To date, what have been your biggest challenges as a company? What have you done to overcome them?
Hands down the biggest challenge are getting people to turn up. For the first few bookings, we did it wasn’t a huge deal, because at that point we were calling each participant up, talking to them, establishing rapport, and sending out really personalized reminders. Plus a lot of the first participants were our own friends and family anyway, so we could rely on them to show up. But once we scaled to a point where the time-intensive, personalized reminders were no longer feasible, we were seeing a lot more no-shows.
From a customer’s perspective that’s pretty much the worst experience. Having 2-3 designers sitting in a meeting room with all their stuff set up and ready to go, only to realize that your participation is not going to turn up is such a waste of time. We had to really quickly figure out how to solve that problem.
We tried lots of different approaches, including taking a leap of faith and paying participants half of the incentive up front (as soon as they signed up). If they didn’t turn up, we’d not only have to write that money off as a loss but also pay for the incentive on a replacement participant. We found that this worked pretty well, but ultimately impacted our cash flow.
Another big challenge for us, and I guess for any marketplace startup who has to deal with two userbases (buyer vs seller), was how to scale availability and demand at the same time. This is still a challenge for us today, but we found that being careful and deliberate about how fast we scaled either side of a new market has made it much easier for us to manage the problem.
I think the main lesson we’ve learned when thinking about these types of problems is to fight as hard as we can to keep the startup mentality. I feel like it’s easy to fall into the trap of “Oh man we’ve got paying customers now, we can’t screw this up,” and start playing it too safe. But a lot of the best solutions are hidden in seemingly crazy or risky ideas, so it’s super important to maintain that “try anything” mindset, even (or perhaps especially) once you’ve grown to a point where you have a reputation on the line.
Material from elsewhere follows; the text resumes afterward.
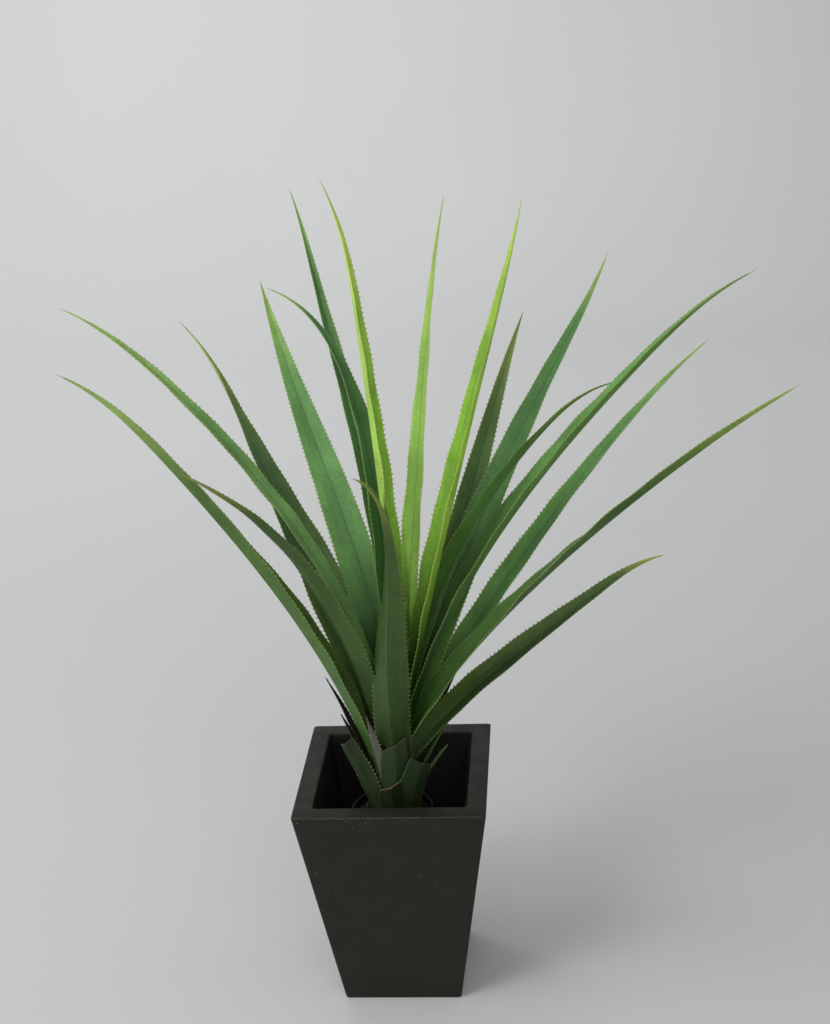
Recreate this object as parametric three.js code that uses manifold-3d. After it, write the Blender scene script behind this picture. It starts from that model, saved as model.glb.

If you had to do it all over again, would you? What would you do differently?
It may still be too early to say. Since we’re only 9 months in, we’re very much still learning as we go, and there’s still so much left to do. Still, if I had to pick one thing I’d say we probably could have launched quicker. From our MVP (which was basically just a Typeform connected to Google Sheets) to our first custom built version on React / node.js it probably took us 3 months to build and ship.
We were worried that any bugs or bad UX would turn people away and that we might lose potential customers but in reality, I think if the product solves a real problem, it doesn’t really matter. We were surprised with how much crap early users were willing to put up with because I guess the value prop was so much stronger than the bugs. The app at one point was double charging some customers at checkout and we’d have to call them up immediately and refund them. Sometimes the app would crash halfway through the booking process and they’d have to start all over again.
I mean, I’m sure we lost customers in the end but I’m equally sure we would have lost the same number of customers had we launched 3 weeks earlier. Plus, so many of these problems we just couldn’t foresee in our own testing environment so it would have just been better to just ship earlier and iterate faster instead.